Tabata também é uma mostra do risco provocado pela escolas empresariais de formação de políticos (Acredito, Renova, RAPS). Elas dão condições materiais para a formação de “lideranças” de proveta, ao mesmo tempo em que exigem a adequação a um credo bem específico (despolitização dos conflitos, fé nas decisões “técnicas”, discurso fácil da superação da divisão esquerda-direita, repúdio à política de classe, aceitação das estruturas do capitalismo). Sua matéria-prima prioritária, como reconhecem seus próprios criadores, são pessoas com “histórias de superação”, o que de cara já cumpre um papel ideológico preciso.
O candidato que sai dessas incubadoras se credencia a representante por sua capacidade de “superar” e por sua pretensa competência técnica. É o oposto daquele que se credencia pela militância, por sua vinculação a movimentos sociais, por sua capacidade de dar voz a determinados grupos e interesses. Há, portanto, uma visão específica – tecnocrática e regressiva – da representação política.

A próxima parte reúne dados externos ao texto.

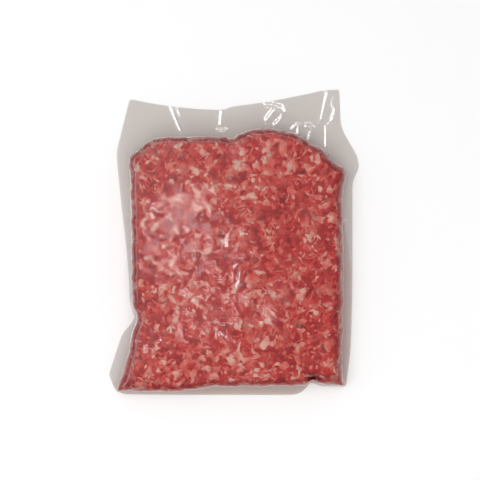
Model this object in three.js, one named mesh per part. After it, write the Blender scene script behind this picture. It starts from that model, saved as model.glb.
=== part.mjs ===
// A vacuum-sealed pouch of coarse sausage meat, lying on its back. A flat block of minced meat fills most of the
// pouch, and its two clear films are welded to each other in a thin margin all round the block.
// Millimetres, +Z up, +Y towards the pouch's mouth. The origin is on the resting face, under the pouch's middle.

import * as THREE from "three";
import { ParametricGeometry } from "three/addons/geometries/ParametricGeometry.js";
import { mergeVertices } from "three/addons/utils/BufferGeometryUtils.js";

// Driving dimensions.
const POUCH_WIDTH = 200;
const POUCH_LENGTH = 245;
const BLOCK_HEIGHT = 32;
const SEAM_HEIGHT = 3.2; // where the two films meet beside the block
const REST_HEIGHT = 1.1; // where a wide margin's middle comes to lie
const MARGIN_THICKNESS = 1; // both films and the slack between them
const LEAST_MARGIN = 1.5; // where the films are drawn tight round the meat
const TOP_EDGE_RUN = 6; // how far in from its outline the block reaches its full height
const RIGHT_EDGE = { run: 11, from: 60, whole: 82 }; // its right side slopes more, from x = `from` to `whole`
const UNDER_EDGE_RUN = 4; // how far in from its outline the block stands on its flat base
const EDGE_SQUARENESS = 2.6; // of its rounded edges, whose section is a superellipse
const SETTLE_RUN = 42; // how far out from the block a margin takes to come to rest, ever more gently

// Each outline is a ring of corners, counter-clockwise from the mouth's right end: x and y as shares of half the
// pouch's width and length, then the corner's rounding and the sag of the edge that follows it, in millimetres.
const POUCH_CORNERS = [
  [0.84, 1.0, 1.5, 0], // right end of the mouth
  [0.735, 0.996, 5, 1], // its edge sags where the block takes up film
  [-0.03, 0.884, 3, 0], // a fold steps the mouth's edge down
  [-0.1, 0.862, 4, 1.7],
  [-0.835, 0.936, 2, 0], // left end of the mouth
  [-0.941, 0.584, 6, 0], // left shoulder
  [-0.911, 0.325, 12, 0],
  [-0.838, -0.203, 20, 0],
  [-0.834, -0.392, 5, 0], // the left side is drawn in to the meat
  [-0.79, -0.503, 2, 0],
  [-0.895, -0.602, 5, 0], // and flares into the ear at the foot
  [-1.0, -0.866, 2, 0],
  [-0.95, -0.968, 3, 0], // left end of the foot
  [-0.88, -0.995, 3, 0],
  [-0.48, -1.0, 10, 0],
  [0.53, -1.0, 8, 0],
  [0.61, -0.916, 2.5, 0], // the foot is tucked up beside its right corner
  [0.7, -0.943, 3, 0],
  [0.892, -0.945, 2, 0], // right end of the foot
  [0.931, -0.701, 12, 0],
  [0.945, -0.303, 20, 0],
  [0.944, 0.389, 4, 0],
  [1.0, 0.494, 4, 0], // right shoulder
  [0.982, 0.564, 4, 0],
  [0.852, 0.748, 8, 0],
];
const MEAT_CORNERS = [
  [0.369, 0.738, 16, 0], // crown of the right lobe
  [0.166, 0.738, 9, 0],
  [0.049, 0.71, 4, 0],
  [-0.012, 0.67, 3, 0], // the dip between the two lobes
  [-0.098, 0.687, 4, 0], // left lobe
  [-0.625, 0.683, 6, 0],
  [-0.727, 0.62, 5, 0],
  [-0.833, 0.558, 3, 0],
  [-0.816, 0.206, 20, 0],
  [-0.81, -0.405, 5, 0],
  [-0.764, -0.485, 3, 0],
  [-0.813, -0.6, 6, 0],
  [-0.838, -0.732, 10, 0],
  [-0.933, -0.968, 1.5, 0], // meat fills the ear down to a point
  [-0.422, -0.973, 10, 0],
  [-0.199, -0.94, 8, 0],
  [0.572, -0.934, 2, 0],
  [0.622, -0.888, 2, 0], // the tuck
  [0.702, -0.931, 3, 0],
  [0.874, -0.933, 2, 0],
  [0.856, -0.814, 8, 0],
  [0.871, -0.304, 30, 0],
  [0.861, 0.348, 4, 0],
  [0.896, 0.44, 3, 0],
  [0.878, 0.479, 4, 0],
  [0.775, 0.527, 6, 0],
  [0.714, 0.598, 6, 0],
  [0.612, 0.639, 8, 0],
  [0.531, 0.693, 9, 0],
];

// The block's upper face is lumpy: low waves, each with a height, a length and a heading in degrees.
const LUMPS = [
  { height: 0.35, length: 92, heading: 25, phase: 0.6 },
  { height: 0.3, length: 61, heading: 110, phase: 2.1 },
  { height: 0.25, length: 43, heading: 160, phase: 4.0 },
];
const LUMPS_HEIGHT = LUMPS.reduce((sum, { height }) => sum + height, 0);
const CROWN = { fall: 3.5, across: 80, along: 105 }; // how far that face falls at those distances from its middle
// A groove runs down from the dip between the lobes.
const GROOVE = { x: -4, top: 84, foot: 25, depth: 3, width: 9 };

// The mouth's margin is long and slack. It waves from side to side, and ever more from y = `from` up to `whole`.
const RIPPLE = { height: 0.25, length: 47, phase: 0.9, reach: 26, from: 49, whole: 93 };

// Stations from the middle of a face (-1) to the meat's outline (0) and on to the pouch's rim (1).
const MARGIN_STATIONS = [0, 0.33, 0.67, 1];
const UPPER_STATIONS = [-1, -0.83, -0.66, -0.5, -0.36, -0.24, -0.15, -0.09, -0.055, -0.03, -0.012, ...MARGIN_STATIONS];
const UNDER_STATIONS = [-1, -0.2, -0.1, -0.04, -0.015, ...MARGIN_STATIONS];
const AROUND = 180;
const OUTLINE_STEPS = 480;
const MERGE_WITHIN = 1e-4;

/** The ring of points along a rounded outline. */
function outline(corners) {
  const at = corners.map(([x, y]) => new THREE.Vector2((x * POUCH_WIDTH) / 2, (y * POUCH_LENGTH) / 2));
  const path = new THREE.Path();
  corners.forEach(([, , rounding, sag], i) => {
    const next = (i + 1) % corners.length;
    const along = at[next].clone().sub(at[i]).normalize();
    const start = at[i].clone().addScaledVector(along, rounding);
    const end = at[next].clone().addScaledVector(along, -corners[next][2]);
    if (i === 0) path.moveTo(start.x, start.y);
    else path.quadraticCurveTo(at[i].x, at[i].y, start.x, start.y);
    const inwards = new THREE.Vector2(-along.y, along.x);
    const control = start.clone().add(end).multiplyScalar(0.5).addScaledVector(inwards, 2 * sag);
    path.quadraticCurveTo(control.x, control.y, end.x, end.y);
  });
  const first = path.curves[0].v0;
  path.quadraticCurveTo(at[0].x, at[0].y, first.x, first.y);
  return path.getSpacedPoints(OUTLINE_STEPS).slice(0, -1);
}

const pouchRing = outline(POUCH_CORNERS);
const meatRing = outline(MEAT_CORNERS);
const meatEdges = meatRing.map((a, i) => {
  const b = meatRing[(i + 1) % meatRing.length];
  return new THREE.Line3(new THREE.Vector3(a.x, a.y, 0), new THREE.Vector3(b.x, b.y, 0));
});

/** How far along a ray from the origin a ring lies. */
function radiusOf(ring, ray) {
  let furthest = 0;
  ring.forEach((a, i) => {
    const b = ring[(i + 1) % ring.length];
    const [sideA, sideB] = [ray.cross(a), ray.cross(b)];
    if (sideA > 0 === sideB > 0) return;
    const share = sideA / (sideA - sideB);
    furthest = Math.max(furthest, ray.dot(a) * (1 - share) + ray.dot(b) * share);
  });
  return furthest;
}

/** How far a point lies from the meat's outline. */
function distanceToMeatEdge(point) {
  const nearest = new THREE.Vector3();
  const spot = new THREE.Vector3(point.x, point.y, 0);
  return meatEdges.reduce((least, edge) => {
    edge.closestPointToPoint(spot, true, nearest);
    return Math.min(least, nearest.distanceTo(spot));
  }, Infinity);
}

/** A rounded rise from 0 at the outline to 1 at the end of its run. */
function roundedRise(distance, run) {
  const left = 1 - Math.min(distance / run, 1);
  return (1 - left ** EDGE_SQUARENESS) ** (1 / EDGE_SQUARENESS);
}

function blockTop(x, y) {
  const waves = LUMPS.map(({ height, length, heading, phase }) => {
    const turn = THREE.MathUtils.degToRad(heading);
    const along = x * Math.cos(turn) + y * Math.sin(turn);
    return height * Math.sin((2 * Math.PI * along) / length + phase);
  });
  const lumps = waves.reduce((sum, wave) => sum + wave, 0) - LUMPS_HEIGHT;
  const down = THREE.MathUtils.smoothstep(y, GROOVE.foot, GROOVE.top);
  const groove = GROOVE.depth * down * Math.exp(-(((x - GROOVE.x) / GROOVE.width) ** 2));
  const crown = CROWN.fall * ((x / CROWN.across) ** 2 + (y / CROWN.along) ** 2);
  return BLOCK_HEIGHT + lumps - groove - crown;
}

/** The height of the margin's middle, at a distance out from the meat. */
function marginHeight(x, y, out) {
  const { smoothstep } = THREE.MathUtils;
  const slack = smoothstep(y, RIPPLE.from, RIPPLE.whole) * smoothstep(out, 0, RIPPLE.reach);
  const ripple = RIPPLE.height * slack * Math.sin((2 * Math.PI * x) / RIPPLE.length + RIPPLE.phase);
  const unsettled = (1 - Math.min(out / SETTLE_RUN, 1)) ** 2;
  return REST_HEIGHT + (SEAM_HEIGHT - REST_HEIGHT) * unsettled + ripple;
}

/** The surface's height at a station of the upper face (side 1) or the under face (side -1). */
function height(station, point, side) {
  const away = distanceToMeatEdge(point);
  if (station >= 0) return marginHeight(point.x, point.y, away) + (side * MARGIN_THICKNESS) / 2;
  const seam = SEAM_HEIGHT + (side * MARGIN_THICKNESS) / 2;
  if (side < 0) return seam * (1 - roundedRise(away, UNDER_EDGE_RUN));
  const sloping = THREE.MathUtils.smoothstep(point.x, RIGHT_EDGE.from, RIGHT_EDGE.whole);
  const run = THREE.MathUtils.lerp(TOP_EDGE_RUN, RIGHT_EDGE.run, sloping);
  return seam + (blockTop(point.x, point.y) - seam) * roundedRise(away, run);
}

// One closed surface: out over the under face, round the rim, and back in over the upper face.
const spokes = Array.from({ length: AROUND }, (_, i) => {
  const ray = pouchRing[Math.round((i * pouchRing.length) / AROUND)].clone().normalize();
  const meat = radiusOf(meatRing, ray);
  const rim = Math.max(radiusOf(pouchRing, ray), meat + LEAST_MARGIN);
  return { ray, meat, rim };
});
const under = UNDER_STATIONS.map((station) => [station, -1]);
const upper = UPPER_STATIONS.toReversed().map((station) => [station, 1]);
const across = [...under, ...upper];

function surface(u, v, target) {
  const { ray, meat, rim } = spokes[Math.round(u * AROUND) % AROUND];
  const [station, side] = across[Math.round(v * (across.length - 1))];
  const radius = station < 0 ? meat * (1 + station) : meat + (rim - meat) * station;
  const point = ray.clone().multiplyScalar(radius);
  target.set(point.x, point.y, height(station, point, side));
}

/** Makes up for what rounding its corners takes off the pouch, and puts the origin under its middle. */
function fitToPouch(geometry) {
  geometry.computeBoundingBox();
  const size = geometry.boundingBox.getSize(new THREE.Vector3());
  const middle = geometry.boundingBox.getCenter(new THREE.Vector3());
  geometry.translate(-middle.x, -middle.y, 0);
  geometry.scale(POUCH_WIDTH / size.x, POUCH_LENGTH / size.y, 1);
}

function sealedBag() {
  const raw = new ParametricGeometry(surface, AROUND, across.length - 1);
  raw.deleteAttribute("normal");
  raw.deleteAttribute("uv");
  const geometry = mergeVertices(raw, MERGE_WITHIN);
  fitToPouch(geometry);
  geometry.computeVertexNormals();
  const material = new THREE.MeshStandardMaterial({ color: 0xb55d58, roughness: 0.3, metalness: 0 });
  const mesh = new THREE.Mesh(geometry, material);
  mesh.name = "sealed_bag";
  return mesh;
}

const part = new THREE.Group();
part.add(sealedBag());

export default part;
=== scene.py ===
"""The looks of a vacuum-sealed pouch of coarse sausage meat, lying on its back on a pale floor.

The pouch is one clear film, drawn tight over a block of minced meat and lying slack in the margins round
it. The meat is a core of fine mince under some thousands of real grains of five kinds, from deep red lean
to pale fat.

The pouch's lengths are in millimetres until a mesh is made, and those of the lamps, the camera, the floor
and the materials are in metres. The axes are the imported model's own: x to the right, y towards the
pouch's mouth, z up.
"""

import math

import bmesh
import bpy
import numpy as np
from mathutils import Matrix, Vector
from mathutils.bvhtree import BVHTree


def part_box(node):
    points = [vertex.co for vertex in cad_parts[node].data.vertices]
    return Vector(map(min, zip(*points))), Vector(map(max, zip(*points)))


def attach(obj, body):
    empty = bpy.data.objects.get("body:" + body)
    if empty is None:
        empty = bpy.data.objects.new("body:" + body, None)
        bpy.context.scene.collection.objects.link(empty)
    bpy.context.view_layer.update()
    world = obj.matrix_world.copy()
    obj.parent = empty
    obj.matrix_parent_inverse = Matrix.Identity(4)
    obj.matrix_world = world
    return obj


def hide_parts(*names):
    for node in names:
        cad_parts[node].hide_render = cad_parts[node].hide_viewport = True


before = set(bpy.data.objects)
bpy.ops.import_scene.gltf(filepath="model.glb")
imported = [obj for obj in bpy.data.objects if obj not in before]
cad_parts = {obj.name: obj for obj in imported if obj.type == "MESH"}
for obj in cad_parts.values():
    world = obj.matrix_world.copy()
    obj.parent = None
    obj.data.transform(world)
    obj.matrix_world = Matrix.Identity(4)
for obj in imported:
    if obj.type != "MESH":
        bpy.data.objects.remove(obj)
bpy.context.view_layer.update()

BAG = "sealed_bag"
BODY = "root"
MM = 0.001

bag_low, bag_high = (np.array(corner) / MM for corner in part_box(BAG))
MIDDLE = (bag_low + bag_high)[:2] / 2
HALF = (bag_high - bag_low)[:2] / 2

# ------------------------------------------------------------------------------------------------------
# The pouch's form
# ------------------------------------------------------------------------------------------------------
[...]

Cobrada por seu voto contra a classe trabalhadora, Tabata foi acolhida pelo que há de pior na política brasileira e, ela própria, reagiu muito mal. Sua apaixonada defesa da “convicção pessoal” não é compatível com a posição de alguém que tanto exibe seu diploma de Ciência Política em Harvard: afinal, ela pretende que a representação se dê ao largo dos partidos? E sua resposta atravessada, de que não precisa de mandato porque é bem formada e sempre encontrará emprego, traiu um desprezo por sua base que, como liderança política em ascensão, ela deveria se esforçar por ocultar.
Tabata Amaral é apenas mais uma das muitas faces da velha “renovação política”, a que está sempre em funcionamento para impedir que o Brasil se transforme. Precisamos (verbo no passado) falar dela porque alguns caíram no canto de sereia. Agora, que já está bem estabelecido quem ela é, talvez possamos passar para outro assunto.
*Luis Felipe Miguel é professor do Instituto de Ciência Política da Universidade de Brasília, onde coordenou o curso sobre o golpe parlamentar de 2016. Autor, entre outros, de Democracia e representação: territórias em disputa (Editora Unesp, 2014), Dominação e resistência: desafios para uma política emancipatória (Boitempo, 2018) e, junto com Flávia Biroli, de Feminismo e política: uma introdução (Boitempo, 2014). Colabora com os livros de intervenção Por que gritamos golpe? Para entender o impeachment e a crise política no Brasil (Boitempo, 2016) e O ódio como política: a reinvenção das direitas no Brasil (Boitempo, 2018).